Please output exactly the lines of the material from the first through the line containing "bottom_radius = 0.8; // [0.3:0.05:0.9]", and nothing more.

# Extracted material:
================================

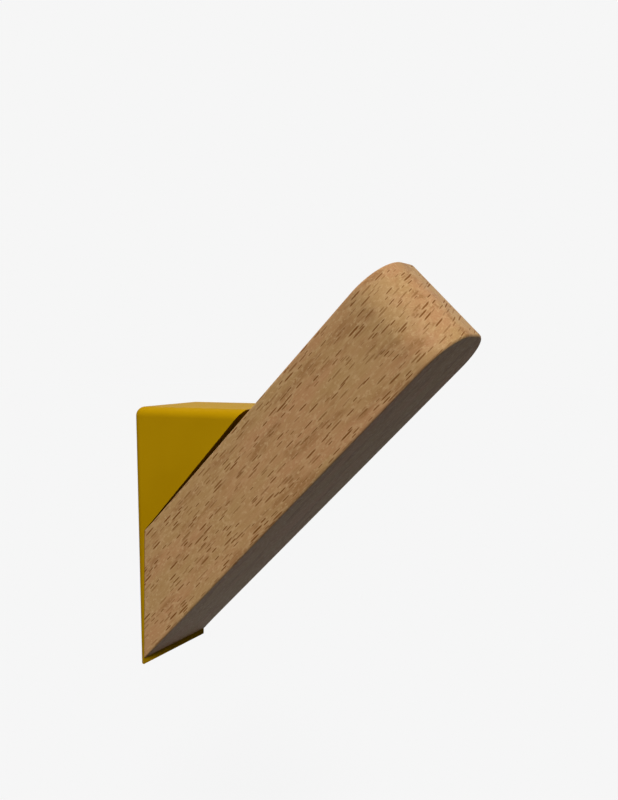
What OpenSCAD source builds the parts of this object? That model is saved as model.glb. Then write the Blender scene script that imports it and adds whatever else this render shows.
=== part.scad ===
/* [Bracket] */
// Height of the bracket against the wall
bracket_height = 58; // [54:0.5:72]
// Width of the bracket across the arm
bracket_width = 22.2; // [20:0.1:30]
// Height of the flat back plate below the wedge
plate_height = 30.5; // [25:0.1:36]
// Thickness of the back plate where the wedge begins
plate_top = 2.65; // [2.4:0.05:3.6]
// Thickness of the back plate at its bottom edge
plate_bottom = 1.55; // [1.3:0.05:2.4]
// Angle of the wedge's sloping face above horizontal
slope_angle = 45.6; // [44.5:0.1:50]
// Wall thickness of the hollow wedge
casting_wall = 2.6; // [2.2:0.1:3.2]
// Radius of the rounded outer edges
edge_radius = 2; // [1:0.1:2.4]
// Radius of the edge along the plate's bottom
bottom_radius = 0.8; // [0.3:0.05:0.9]

/* [Arm] */
// Width of the wooden arm
arm_width = 22.3; // [18:0.1:30]
// Thickness of the arm between its upper and lower faces
arm_thickness = 20.2; // [16:0.1:25]
// Length of the arm along its upper face
arm_length = 80.7; // [60:0.1:110]
// Angle of the arm above horizontal
arm_angle = 44.15; // [42:0.05:44.3]
// Radius of the two upright corners at the arm's outer end
nose_radius = 9; // [4:0.5:9]
// Radius of the arm's long edges
arm_edge = 0.5; // [0.2:0.1:1.5]
// Gap between the arm's mitred end and the plate
mitre_gap = 0.02; // [0.01:0.01:0.05]

/* [Wall plate] */
// Thickness of the wall plate
wall_plate_t = 2; // [1.6:0.1:2.4]
// Width of the wall plate's base
wall_plate_w = 10; // [9:0.5:11]
// Distance between the two wall screw holes
hole_spacing = 8.8; // [8:0.1:9.2]
// Diameter of the wall screw holes
hole_d = 3.8; // [3.2:0.1:4.2]
// Diameter of the countersinks
sink_d = 6.8; // [5.8:0.1:7.2]
// Height of the ears and of the rails they hold
ear_height = 4.2; // [3.4:0.1:4.6]
// Reach of each ear beyond the base
ear_reach = 3; // [2.4:0.1:3]

/* [Travel] */
// Lift that frees the bracket from the wall plate
lift = 4.6; // [3.8:0.1:5]
// Gap between sliding pieces
slide_gap = 0.3; // [0.2:0.05:0.4]
// Gap under the bracket's roof when it rests on the wall plate
seat_gap = 0.2; // [0.1:0.05:0.3]
// Gap between the wall plate's foot and the wedge at full lift
foot_gap = 0.4; // [0.3:0.05:0.6]

/* [Fixings] */
// Diameter of the arm bolt
bolt_d = 4; // [3:0.5:5]
// Distance of the bolt up the slope from the wedge's corner
bolt_along = 12.5; // [11:0.1:14]
// Diameter of the bolt head
bolt_head_d = 7.6; // [6:0.1:8]
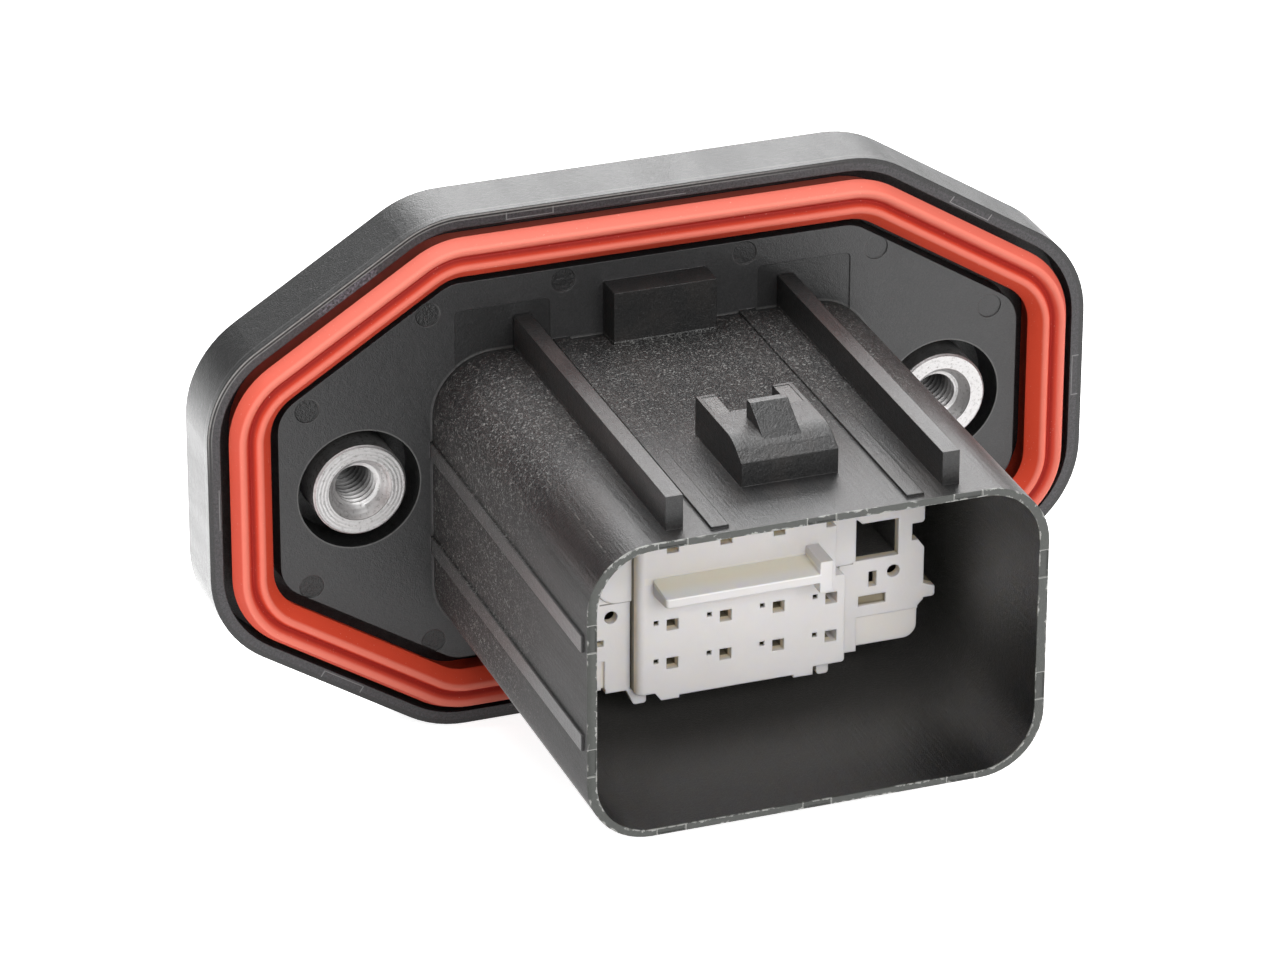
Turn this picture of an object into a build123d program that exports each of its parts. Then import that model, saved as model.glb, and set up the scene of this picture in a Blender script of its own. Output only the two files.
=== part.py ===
from build123d import *
import os

# A sealed connector that is bolted behind a panel. X runs along the flange, Z is up, and Y runs
# from the plug's side to the wires' side. The flange's rim touches the panel in the plane Y = 0.
# The origin is in that plane, midway between the two threaded bushings.

# Flange
flange_width = 96.5
flange_height = 58.0
flange_depth = 7.9
flange_top_edge = 48.6
flange_side_edge = 27.9
flange_corner_radius = 11.5
flange_edge_radius = 0.5
plate_setback = 0.3
plate_thickness = 3.0

# Seal channel and seal
rim_wall = 1.4
channel_width = 6.2
channel_depth = 3.6
channel_back_wall = 1.3
seal_width = 4.6
seal_offset = 0.15
seal_rib_spacing = 2.05
seal_crest_width = 0.84
seal_crest_radius = 0.3
seal_shoulder = 0.9
seal_valley_depth = 1.6
seal_stand_proud = 0.25

# Bushings and the wells that they stand in
bushing_spacing = 64.2
bushing_diameter = 10.0
bushing_length = 12.0
bushing_chamfer = 0.45
bushing_groove_depth = 0.4
bushing_groove_width = 1.2
thread_minor_diameter = 4.2
thread_entry_diameter = 6.7
thread_entry_depth = 1.6
thread_entry_cone = 0.9
bushing_fit = 0.02
well_diameter = 13.1
well_depth = 5.2
boss_wall = 1.4
boss_rear_wall = 1.8

# Shroud
shroud_width = 48.4
shroud_height = 32.1
shroud_centre_z = -2.73
shroud_length = 46.4
shroud_side_wall = 1.0
shroud_top_wall = 0.7
shroud_corner_radius = 6.75
shroud_floor_depth = 40.4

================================

# Written answer:
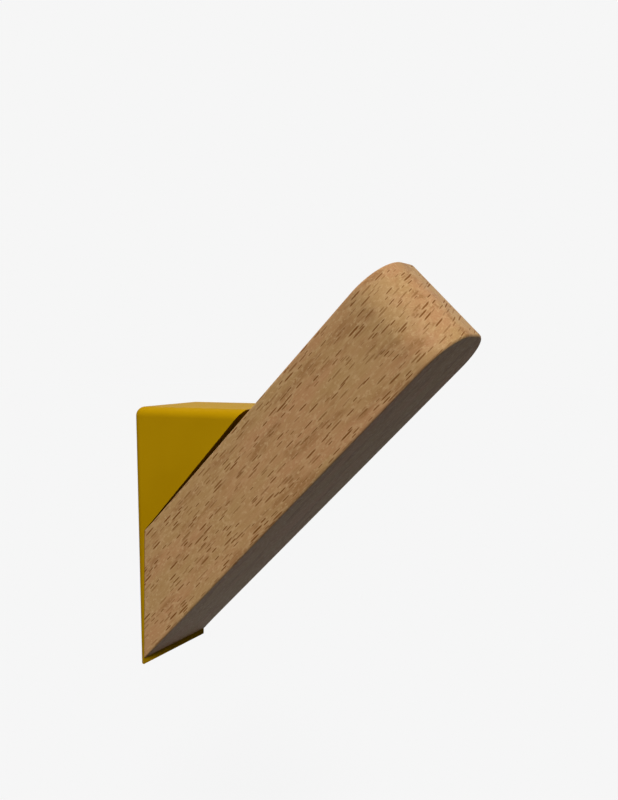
What OpenSCAD source builds the parts of this object? That model is saved as model.glb. Then write the Blender scene script that imports it and adds whatever else this render shows.
=== part.scad ===
/* [Bracket] */
// Height of the bracket against the wall
bracket_height = 58; // [54:0.5:72]
// Width of the bracket across the arm
bracket_width = 22.2; // [20:0.1:30]
// Height of the flat back plate below the wedge
plate_height = 30.5; // [25:0.1:36]
// Thickness of the back plate where the wedge begins
plate_top = 2.65; // [2.4:0.05:3.6]
// Thickness of the back plate at its bottom edge
plate_bottom = 1.55; // [1.3:0.05:2.4]
// Angle of the wedge's sloping face above horizontal
slope_angle = 45.6; // [44.5:0.1:50]
// Wall thickness of the hollow wedge
casting_wall = 2.6; // [2.2:0.1:3.2]
// Radius of the rounded outer edges
edge_radius = 2; // [1:0.1:2.4]
// Radius of the edge along the plate's bottom
bottom_radius = 0.8; // [0.3:0.05:0.9]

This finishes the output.